I should mention that each morning we would rise in time to watch the sunset together. It was not so cold here, so we sat outside, rather than in the van like so many other says, talking and enjoying the quiet and solitude of the morning, waiting for and enjoying the first rays of day. One of the accompaniments Laura used on this trip was a blue, fleece blanket of mine. I originally gave it to her to use as an extra layer for her sleeping bag, as there had been several nights early on, when we first started traveling together, when I’d hear her 4Runner engine crank up so she could warm up some. She slept in the rear of the 4Runner. She had a rooftop tent, but she noted that it would be much colder using it. She had not used it once in the weeks I had spent with her. She named the blanket “Big Blue.” This morning, she was sitting in her chair wrapped in Big Blue, having her coffee, and writing in her journal.


Today’s active adventures began with the two of use taking a bike ride north on Furnace Creek Road, the main road through the park, which I had taken yesterday to Stovepipe Wells. We rode ten miles out, turning around at a turnoff to Beatty, NV, then ten miles back. It was exhilarating and beautiful, a fun ride together.

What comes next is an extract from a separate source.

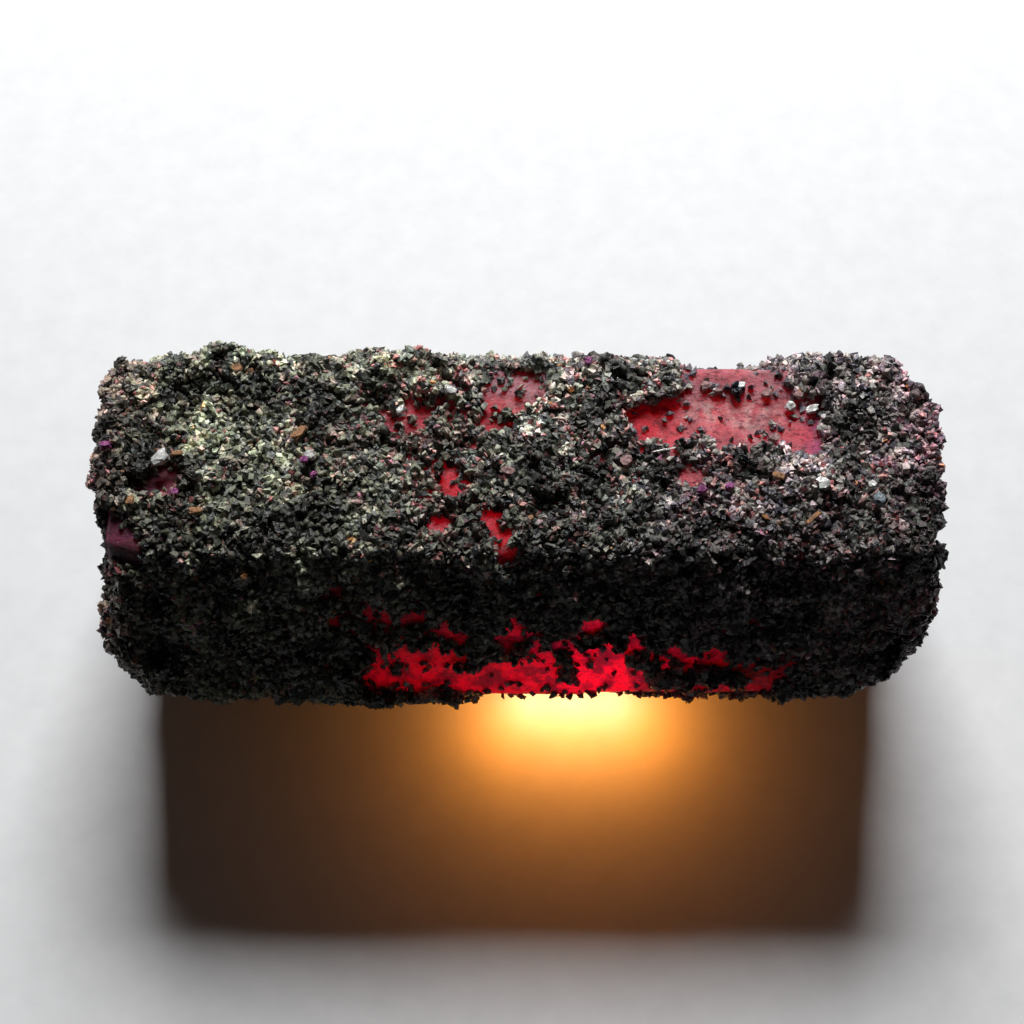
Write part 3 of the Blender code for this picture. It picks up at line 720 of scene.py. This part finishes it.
# Where chips of ruby gather in the crust: face, x, v, reach.
CHIP_SPOTS = [("top", 4.8, 6.0, 1.6), ("top", -6.0, 2.0, 4.5), ("top", -4.0, -3.0, 3.5),
              ("top", 5.5, -1.0, 5.0), ("top", 12.0, -3.0, 4.0), ("top", 21.0, -4.5, 4.5),
              ("top", 7.4, 5.2, 1.8), ("top", -2.4, 5.4, 1.4), ("top", -11.5, 0.6, 2.6),
              ("top", -12.5, -1.6, 1.6), ("top", -25.0, -0.4, 1.8), ("top", -20.6, -2.4, 1.6),
              ("front_upper", 23.0, 1.0, 4.0), ("front_upper", -24.0, 2.0, 3.0)]


def chips_cover(mesh):
    """How thickly the chips of ruby lie: in the named spots, and thinly everywhere else."""
    values = []
    for vertex, bed_cover in zip(mesh.vertices, mesh.attributes["cover"].data):
        patch = max(noise.noise((vertex.co - axis) / (4.0 * MM)), 0.0)
        values.append(bed_cover.value * (0.06 + 0.35 * patch + near(vertex.co, CHIP_SPOTS)))
    keep_attribute(mesh, "chips", values)


chips_cover(bed.data)

# Sizes: length, thickness, lowest and highest lift over the bed, in millimetres, and tilt.
scatter("hornblende_blocks", bed.data, "block", 16400, hornblende, 3,
        (0.37, 0.32, -0.05, 0.18, ANY_WAY))
scatter("hornblende_nuggets", bed.data, "nugget", 9800, hornblende, 9,
        (0.47, 0.40, -0.08, 0.16, ANY_WAY))
scatter("dark_crumbs", bed.data, "crumb", 24000, biotite, 12,
        (0.40, 0.35, -0.02, 0.20, ANY_WAY))
scatter("biotite_flakes", bed.data, "flake", 8500, biotite, 15,
        (0.46, 0.14, 0.02, 0.24, 0.7))
scatter("feldspar_grains", bed.data, "crumb", 18000, feldspar, 21,
        (0.37, 0.33, 0.00, 0.22, ANY_WAY))
scatter("ruby_chips", bed.data, "crumb", 6000, ruby_chip, 27,
        (0.36, 0.32, 0.02, 0.24, ANY_WAY), cover="chips")
scatter("rusty_flakes", bed.data, "flake", 500, rusty_mica, 33,
        (0.44, 0.12, 0.10, 0.28, 0.6))


# ==== Crumbs on the bare ruby ====
# Grains of the schist that still cling to the ruby where the crust has come away: thick along
# the edges of the windows, in small islands on the lower front, and thinly elsewhere.

# Islands of crumbs: face, x, v, reach.
ISLANDS = [("front_upper", 3.3, -3.5, 1.0), ("front_upper", 3.0, -2.2, 0.8),
           ("front_upper", 8.9, -3.8, 1.4), ("front_upper", 10.6, -5.3, 1.0),
           ("front_upper", 12.1, -4.1, 1.3), ("front_upper", 14.0, -5.1, 0.7),
           ("front_upper", 0.1, -2.9, 0.5), ("front_upper", -1.1, -4.6, 0.5),
           ("front_upper", -2.6, -3.5, 0.6), ("front_upper", 5.2, -5.3, 0.5),
           ("front_upper", 6.9, -2.9, 0.6), ("front_upper", 1.9, -5.1, 0.5),
           ("front_upper", 4.2, -1.9, 0.7), ("front_upper", -5.6, -3.2, 0.7),
           ("front_upper", -7.6, -3.6, 0.6), ("top", 10.6, 2.0, 0.6), ("top", 11.2, 1.2, 0.45),
           ("top", 15.4, 1.4, 0.5), ("top", 17.9, 2.6, 0.7), ("top", 0.6, 2.9, 0.5),
           ("top", 10.6, 4.3, 0.5), ("top", 12.3, 4.3, 0.35), ("top", 13.0, 4.2, 0.35),
           ("top", 14.7, 4.0, 0.35), ("top", 16.3, 4.0, 0.5), ("top", 17.4, 3.7, 0.6),
           ("top", 7.2, 1.3, 0.45), ("top", 8.8, 0.8, 0.5),
           ("top", -0.2, 4.4, 0.5), ("top", -1.9, 4.9, 0.6), ("top", -0.9, 5.6, 0.6),
           ("top", 1.7, 5.3, 0.7), ("top", 2.0, 4.3, 0.6), ("top", -2.2, 3.6, 0.5),
           ("top", 10.9, 6.3, 0.8), ("top", 10.8, 5.2, 0.7), ("top", 16.5, 6.6, 0.8),
           ("top", 16.4, 5.4, 0.7), ("top", -0.9, 4.4, 0.5), ("top", 0.1, 3.9, 0.45),
           ("top", -4.7, -1.3, 0.4), ("top", -3.6, -2.1, 0.4), ("top", -1.2, -6.2, 0.35),
           ("front_upper", -2.4, -5.7, 0.4), ("front_upper", 0.6, -5.8, 0.45),
           ("front_upper", 3.2, -5.9, 0.4), ("front_upper", 6.8, -5.8, 0.5), ("top", 17.0, -0.6, 0.5),
           ("top", 18.9, 2.6, 0.5)]
EDGE_REACH = 0.45           # how far from the crust the crumbs lie thickly


def crumbs_cover(mesh):
    """How thickly crumbs cling to the bare ruby: 0 under the crust, most on an island."""
    body = bmesh.new()
    body.from_mesh(bed.data)
    crust = BVHTree.FromBMesh(body)
    body.free()
    values = []
    for vertex in mesh.vertices:
        start = vertex.co + vertex.normal * 0.03 * MM
        if crust.ray_cast(start, vertex.normal, 4 * MM)[0] is not None:
            values.append(0.0)
            continue
        away = crust.find_nearest(vertex.co)[3] / (EDGE_REACH * MM)
        whole = 1.0 - min(max(thinness(vertex.co) * 1.5, pinhole(vertex.co), 0.0), 1.0)
        edge = 0.7 * math.exp(-away ** 2) * whole
        patch = max(noise.noise((vertex.co - axis) / (0.6 * MM)) - 0.22, 0.0)
        patch *= 1.3 if vertex.normal.y < -0.5 else 0.6
        values.append(max(edge, patch, 1.5 * near(vertex.co, ISLANDS) ** 2 * 0.8))
    keep_attribute(mesh, "crumbs", values)
    # A middling height, which sets the painted gap shade of the grains that cling here.
    keep_attribute(mesh, "height", np.full(len(values), 0.45))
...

Spectacular view, energizing activity to get the lungs, heart, mind, and spirit synchronized in an amazing harmony.



Later, in the early afternoon, we drove up to Stovepipe, where there is a dirt road turn-off to Mosaic Canyon. The canyon name is taken from nature’s creative design and placement of rocks along the canyon walls, as seen in some of the photos. It is mind-blowing how there can be so many different designs of canyons, with colors, shapes, sunlight and shadow, passages wide an narrow. On one hand it is seems simple, on another it seems an absolute miracle and wonder.



On the way back to Furnace Creek, we stopped at Mesquite Flat Sand Dunes. We arrived shortly before dusk, and took our time, slowly walking out part way towards the higher dunes. Some of the walk was along sandy flat stretched and dunes, some across hardened sun-baked mud flat with cracked fissures running throughout. It was an opportune time for photographs.


Spending time with Laura, be it quietly at sunrise or sunset, or in activities hiking and cycling, as well as regularly nightly walks before bedtime, had developed into a welcome, wonderful, daily experience. When I began this trip, I could not imagine such a thing to be. I felt we had a chemistry, synchronicity, and natural spontaneity and comfort with each other. We did these things while having great talks, sometimes simple, sometimes more complex, about life and our place here, in the world, and in the wonder of the universe. Amazing stuff. Every day.